### Directions:
Pictures aside, quote the whole listing exactly.

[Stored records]
---------------

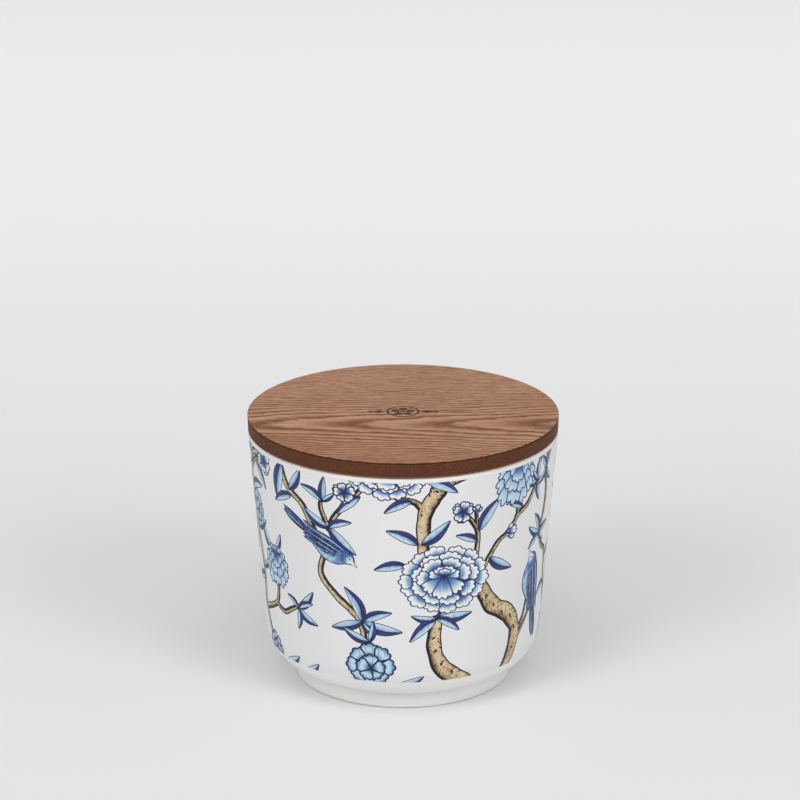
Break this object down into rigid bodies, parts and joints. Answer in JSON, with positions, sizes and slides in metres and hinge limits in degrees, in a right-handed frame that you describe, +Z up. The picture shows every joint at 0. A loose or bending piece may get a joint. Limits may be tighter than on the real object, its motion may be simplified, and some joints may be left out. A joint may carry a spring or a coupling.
{
  "type": "storage canister",
  "caption": "Round tapered ceramic storage canister on a narrow foot, with a printed wrap and a lift-off wooden lid whose plug carries a finned silicone seal.",
  "frame": {"origin": "centre of the foot's underside, on the axis of the jar and the lid, at the surface that the canister stands on", "axes": "+Z up along the axis that the lid lifts along; -Y is the side that faces the viewer; +X is to the viewer's right and along the lid's grain"},
  "size_m": [0.12, 0.12, 0.1059],
  "materials": {
    "glaze": "satin white glaze",
    "print_film": "satin printed transfer film, blue, white and tan",
    "fibreboard": "stained and sealed fibreboard",
    "veneer": "open-grained veneer under a thin satin lacquer",
    "silicone": "milky matte silicone"
  },
  "bodies": {
    "canister": {"canister_body": "glaze", "print_wrap": "print_film"},
    "lid": {"lid_core": "fibreboard", "top_veneer": "veneer", "bottom_veneer": "veneer", "lid_plug": "fibreboard", "seal_ring": "silicone"}
  },
  "joints": [
    {"name": "lid_lift", "type": "slide", "parent": "canister", "child": "lid", "axis": [0, 0, 1], "range_m": [0, 0.1]}
  ]
}
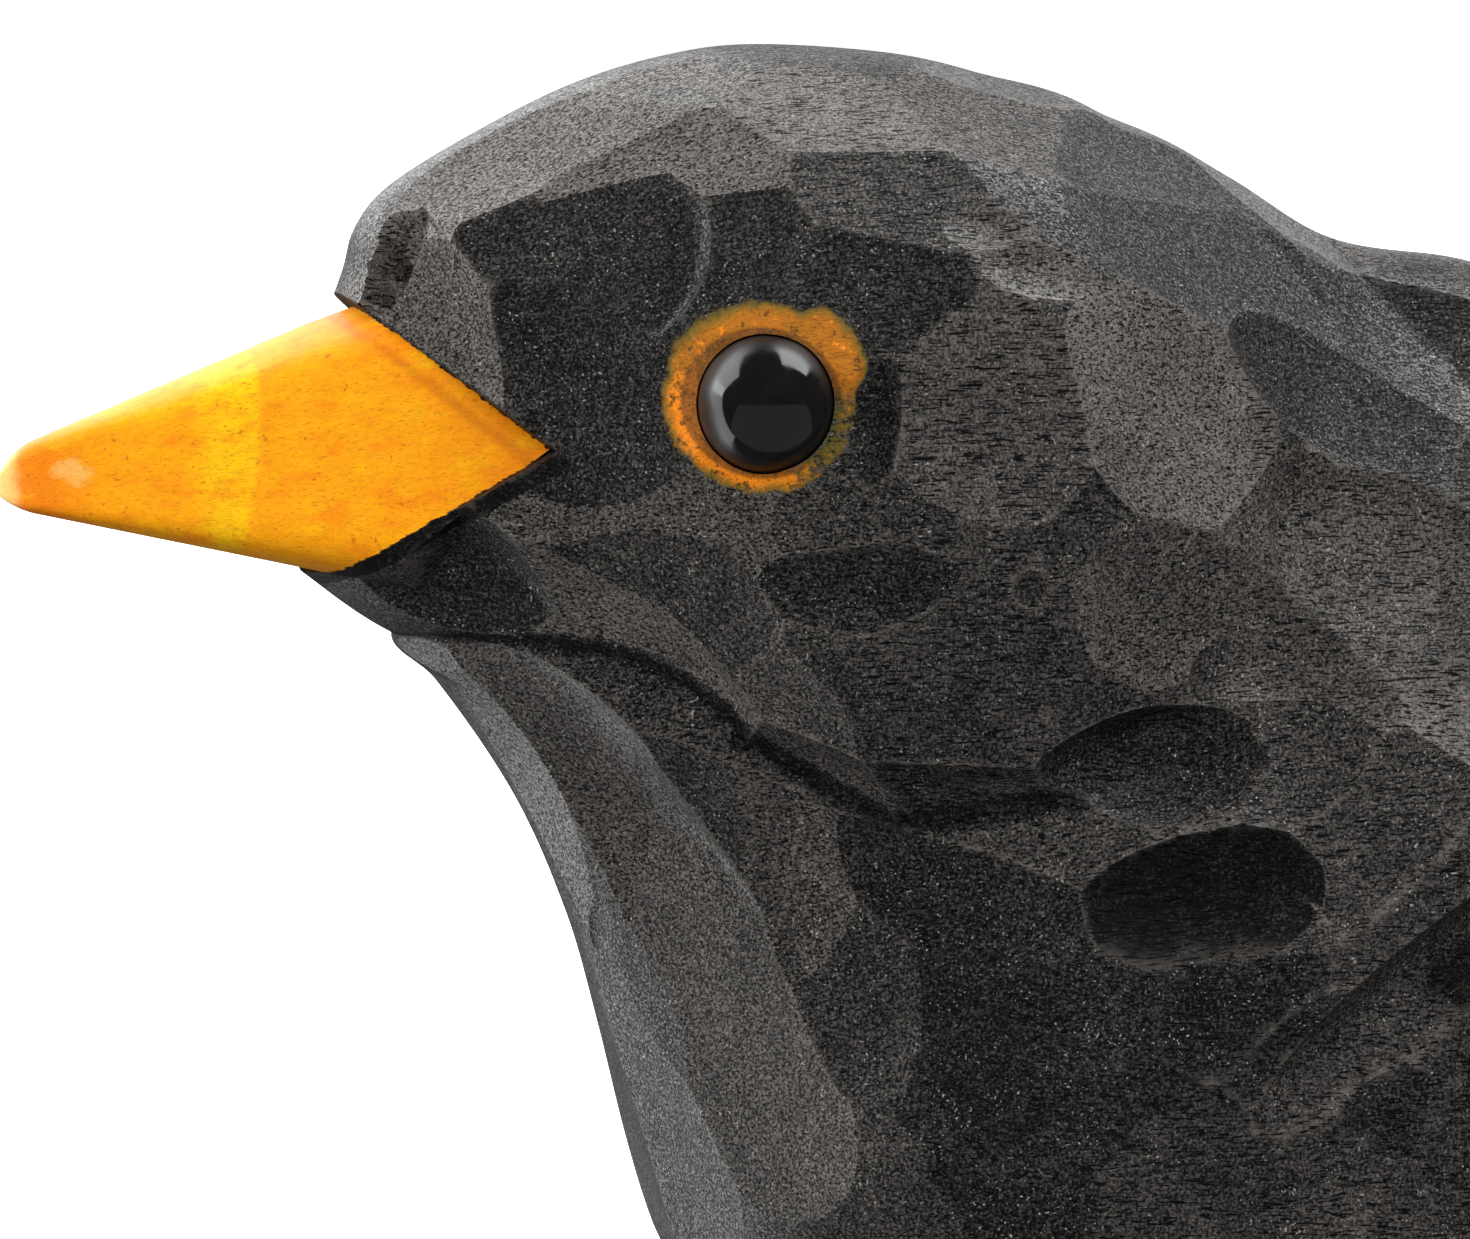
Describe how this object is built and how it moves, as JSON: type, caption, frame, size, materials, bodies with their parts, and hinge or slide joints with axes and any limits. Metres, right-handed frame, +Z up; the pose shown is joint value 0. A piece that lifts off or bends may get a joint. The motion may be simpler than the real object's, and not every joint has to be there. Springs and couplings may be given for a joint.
{
  "type": "bird carving bust",
  "caption": "Bust of a hand-carved, knife-faceted blackbird in stained wood, with an orange beak and glass bead eyes, on a flat underside.",
  "frame": {"origin": "middle of the flat underside", "axes": "+Z up, -X towards the beak, -Y towards the bird's left side"},
  "size_m": [0.0765, 0.0356, 0.0553],
  "materials": {
    "stained_wood": "thin black stain over knife-cut light wood, dry and matt, rubbed lighter on the ridges; beak stained orange, a painted orange ring round each eye",
    "bead_glass": "polished black glass bead"
  },
  "bodies": {
    "root": {"carved_bird": "stained_wood", "left_bead_eye": "bead_glass", "right_bead_eye": "bead_glass"}
  },
  "joints": []
}
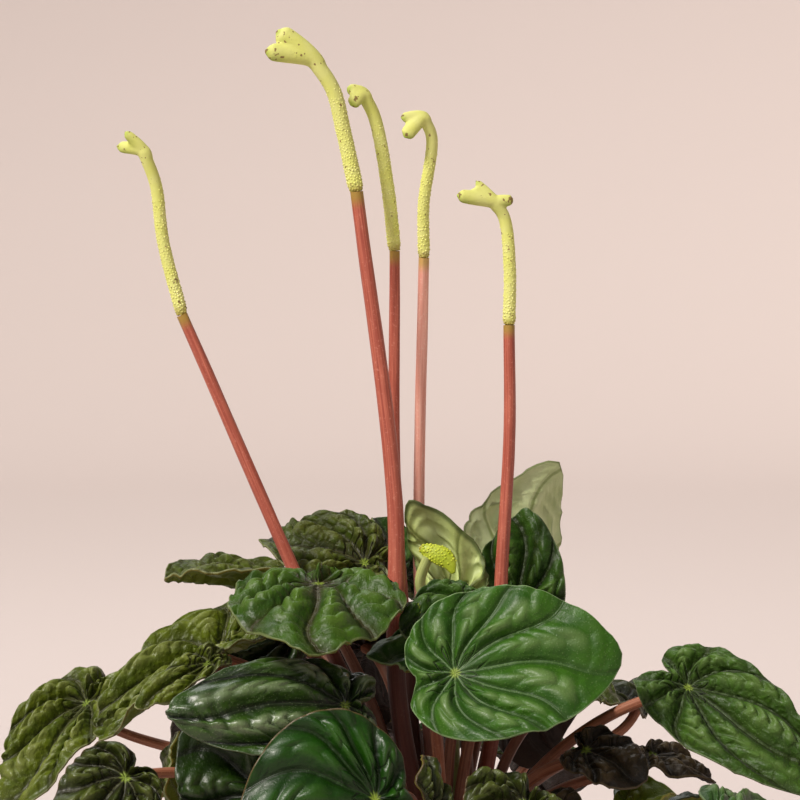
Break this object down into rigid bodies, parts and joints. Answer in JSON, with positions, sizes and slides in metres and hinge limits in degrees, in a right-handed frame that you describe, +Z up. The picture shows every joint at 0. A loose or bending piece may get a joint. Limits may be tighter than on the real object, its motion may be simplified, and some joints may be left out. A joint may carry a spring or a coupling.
{
  "type": "potted ripple peperomia",
  "caption": "Bushy house plant in a plain round pot: heart-shaped corrugated leaves on red stalks under tall pale green flower spikes with flared tips.",
  "frame": {"origin": "centre of the pot's flat base", "axes": "+Z up along the pot's axis and the flower spikes, -Y towards the plant's front, +X to its right"},
  "size_m": [0.2612, 0.254, 0.3605],
  "materials": {
    "glazed_stoneware": "smooth satin glaze, off-white",
    "potting_soil": "rough, crumbly, dark brown",
    "red_stalk": "fleshy, satin, finely streaked red",
    "leaf_blade": "waxy, satin to glossy dark green with deep furrows, paler below",
    "flower_spike": "matt, finely beaded yellow-green"
  },
  "bodies": {
    "root": {"pot": "glazed_stoneware", "soil": "potting_soil", "crown_and_petioles": "red_stalk", "leaf_01": "leaf_blade", "leaf_02": "leaf_blade", "leaf_03": "leaf_blade", "leaf_04": "leaf_blade", "leaf_05": "leaf_blade", "leaf_06": "leaf_blade", "leaf_07": "leaf_blade", "leaf_08": "leaf_blade", "leaf_09": "leaf_blade", "leaf_10": "leaf_blade", "leaf_11": "leaf_blade", "leaf_12": "leaf_blade", "leaf_13": "leaf_blade", "leaf_14": "leaf_blade", "leaf_15": "leaf_blade", "leaf_16": "leaf_blade", "leaf_17": "leaf_blade", "leaf_18": "leaf_blade", "leaf_19": "leaf_blade", "leaf_20": "leaf_blade", "leaf_21": "leaf_blade", "leaf_22": "leaf_blade", "leaf_23": "leaf_blade", "leaf_24": "leaf_blade", "leaf_25": "leaf_blade", "leaf_26": "leaf_blade", "leaf_27": "leaf_blade", "leaf_28": "leaf_blade", "leaf_29": "leaf_blade", "leaf_30": "leaf_blade", "leaf_31": "leaf_blade", "leaf_32": "leaf_blade", "leaf_33": "leaf_blade", "leaf_34": "leaf_blade", "leaf_35": "leaf_blade", "leaf_36": "leaf_blade", "leaf_37": "leaf_blade", "leaf_38": "leaf_blade", "leaf_39": "leaf_blade", "leaf_40": "leaf_blade", "leaf_41": "leaf_blade", "leaf_42": "leaf_blade", "leaf_43": "leaf_blade", "leaf_44": "leaf_blade", "flower_stalk_01": "red_stalk", "flower_spike_01": "flower_spike", "flower_stalk_02": "red_stalk", "flower_spike_02": "flower_spike", "flower_stalk_03": "red_stalk", "flower_spike_03": "flower_spike", "flower_stalk_04": "red_stalk", "flower_spike_04": "flower_spike", "flower_stalk_05": "red_stalk", "flower_spike_05": "flower_spike", "young_flower_spike": "flower_spike"}
  },
  "joints": []
}
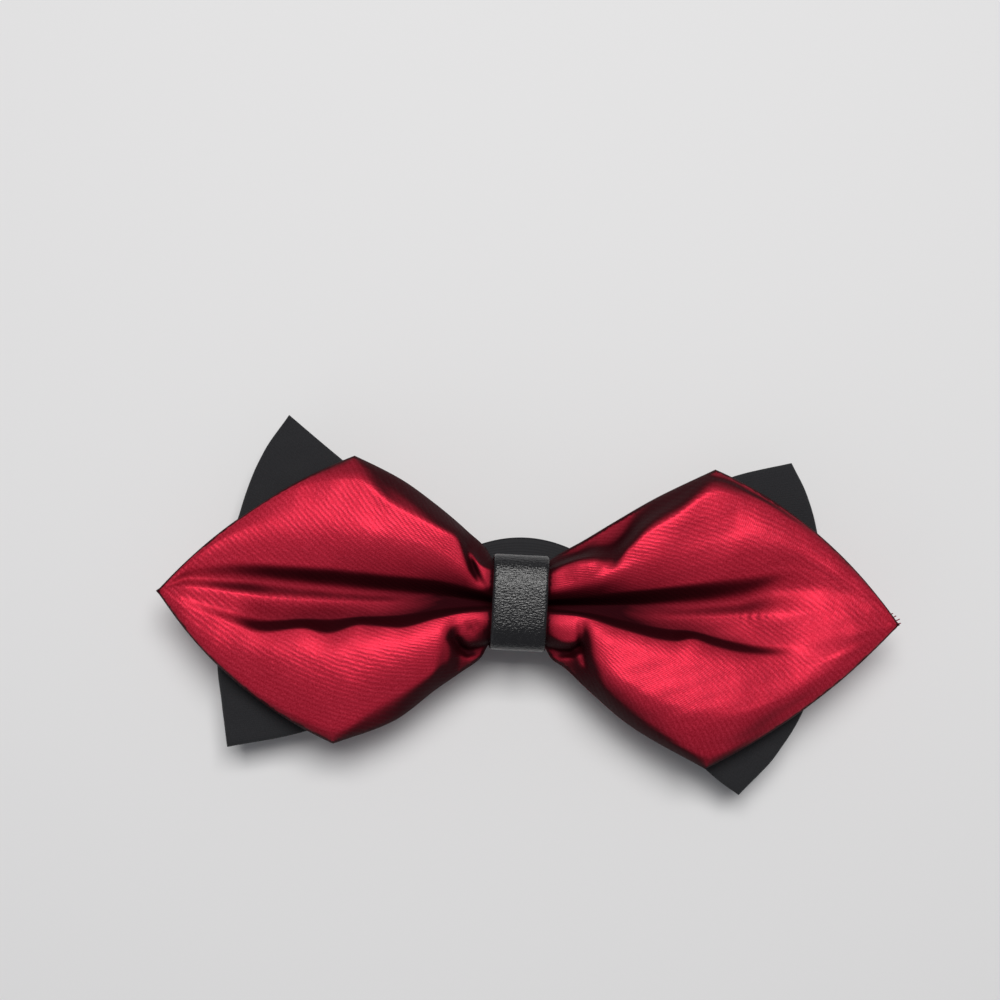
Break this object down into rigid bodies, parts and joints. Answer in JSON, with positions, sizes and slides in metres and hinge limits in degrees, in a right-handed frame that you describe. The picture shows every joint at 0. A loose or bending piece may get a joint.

---------------

### Response to this task:
Break this object down into rigid bodies, parts and joints. Answer in JSON, with positions, sizes and slides in metres and hinge limits in degrees, in a right-handed frame that you describe, +Z up. The picture shows every joint at 0. A loose or bending piece may get a joint. Limits may be tighter than on the real object, its motion may be simplified, and some joints may be left out. A joint may carry a spring or a coupling.
{
  "type": "storage canister",
  "caption": "Round tapered ceramic storage canister on a narrow foot, with a printed wrap and a lift-off wooden lid whose plug carries a finned silicone seal.",
  "frame": {"origin": "centre of the foot's underside, on the axis of the jar and the lid, at the surface that the canister stands on", "axes": "+Z up along the axis that the lid lifts along; -Y is the side that faces the viewer; +X is to the viewer's right and along the lid's grain"},
  "size_m": [0.12, 0.12, 0.1059],
  "materials": {
    "glaze": "satin white glaze",
    "print_film": "satin printed transfer film, blue, white and tan",
    "fibreboard": "stained and sealed fibreboard",
    "veneer": "open-grained veneer under a thin satin lacquer",
    "silicone": "milky matte silicone"
  },
  "bodies": {
    "canister": {"canister_body": "glaze", "print_wrap": "print_film"},
    "lid": {"lid_core": "fibreboard", "top_veneer": "veneer", "bottom_veneer": "veneer", "lid_plug": "fibreboard", "seal_ring": "silicone"}
  },
  "joints": [
    {"name": "lid_lift", "type": "slide", "parent": "canister", "child": "lid", "axis": [0, 0, 1], "range_m": [0, 0.1]}
  ]
}
Describe how this object is built and how it moves, as JSON: type, caption, frame, size, materials, bodies with their parts, and hinge or slide joints with axes and any limits. Metres, right-handed frame, +Z up; the pose shown is joint value 0. A piece that lifts off or bends may get a joint. The motion may be simpler than the real object's, and not every joint has to be there. Springs and couplings may be given for a joint.
{
  "type": "bird carving bust",
  "caption": "Bust of a hand-carved, knife-faceted blackbird in stained wood, with an orange beak and glass bead eyes, on a flat underside.",
  "frame": {"origin": "middle of the flat underside", "axes": "+Z up, -X towards the beak, -Y towards the bird's left side"},
  "size_m": [0.0765, 0.0356, 0.0553],
  "materials": {
    "stained_wood": "thin black stain over knife-cut light wood, dry and matt, rubbed lighter on the ridges; beak stained orange, a painted orange ring round each eye",
    "bead_glass": "polished black glass bead"
  },
  "bodies": {
    "root": {"carved_bird": "stained_wood", "left_bead_eye": "bead_glass", "right_bead_eye": "bead_glass"}
  },
  "joints": []
}
Break this object down into rigid bodies, parts and joints. Answer in JSON, with positions, sizes and slides in metres and hinge limits in degrees, in a right-handed frame that you describe, +Z up. The picture shows every joint at 0. A loose or bending piece may get a joint. Limits may be tighter than on the real object, its motion may be simplified, and some joints may be left out. A joint may carry a spring or a coupling.
{
  "type": "potted ripple peperomia",
  "caption": "Bushy house plant in a plain round pot: heart-shaped corrugated leaves on red stalks under tall pale green flower spikes with flared tips.",
  "frame": {"origin": "centre of the pot's flat base", "axes": "+Z up along the pot's axis and the flower spikes, -Y towards the plant's front, +X to its right"},
  "size_m": [0.2612, 0.254, 0.3605],
  "materials": {
    "glazed_stoneware": "smooth satin glaze, off-white",
    "potting_soil": "rough, crumbly, dark brown",
    "red_stalk": "fleshy, satin, finely streaked red",
    "leaf_blade": "waxy, satin to glossy dark green with deep furrows, paler below",
    "flower_spike": "matt, finely beaded yellow-green"
  },
  "bodies": {
    "root": {"pot": "glazed_stoneware", "soil": "potting_soil", "crown_and_petioles": "red_stalk", "leaf_01": "leaf_blade", "leaf_02": "leaf_blade", "leaf_03": "leaf_blade", "leaf_04": "leaf_blade", "leaf_05": "leaf_blade", "leaf_06": "leaf_blade", "leaf_07": "leaf_blade", "leaf_08": "leaf_blade", "leaf_09": "leaf_blade", "leaf_10": "leaf_blade", "leaf_11": "leaf_blade", "leaf_12": "leaf_blade", "leaf_13": "leaf_blade", "leaf_14": "leaf_blade", "leaf_15": "leaf_blade", "leaf_16": "leaf_blade", "leaf_17": "leaf_blade", "leaf_18": "leaf_blade", "leaf_19": "leaf_blade", "leaf_20": "leaf_blade", "leaf_21": "leaf_blade", "leaf_22": "leaf_blade", "leaf_23": "leaf_blade", "leaf_24": "leaf_blade", "leaf_25": "leaf_blade", "leaf_26": "leaf_blade", "leaf_27": "leaf_blade", "leaf_28": "leaf_blade", "leaf_29": "leaf_blade", "leaf_30": "leaf_blade", "leaf_31": "leaf_blade", "leaf_32": "leaf_blade", "leaf_33": "leaf_blade", "leaf_34": "leaf_blade", "leaf_35": "leaf_blade", "leaf_36": "leaf_blade", "leaf_37": "leaf_blade", "leaf_38": "leaf_blade", "leaf_39": "leaf_blade", "leaf_40": "leaf_blade", "leaf_41": "leaf_blade", "leaf_42": "leaf_blade", "leaf_43": "leaf_blade", "leaf_44": "leaf_blade", "flower_stalk_01": "red_stalk", "flower_spike_01": "flower_spike", "flower_stalk_02": "red_stalk", "flower_spike_02": "flower_spike", "flower_stalk_03": "red_stalk", "flower_spike_03": "flower_spike", "flower_stalk_04": "red_stalk", "flower_spike_04": "flower_spike", "flower_stalk_05": "red_stalk", "flower_spike_05": "flower_spike", "young_flower_spike": "flower_spike"}
  },
  "joints": []
}
Break this object down into rigid bodies, parts and joints. Answer in JSON, with positions, sizes and slides in metres and hinge limits in degrees, in a right-handed frame that you describe. The picture shows every joint at 0. A loose or bending piece may get a joint.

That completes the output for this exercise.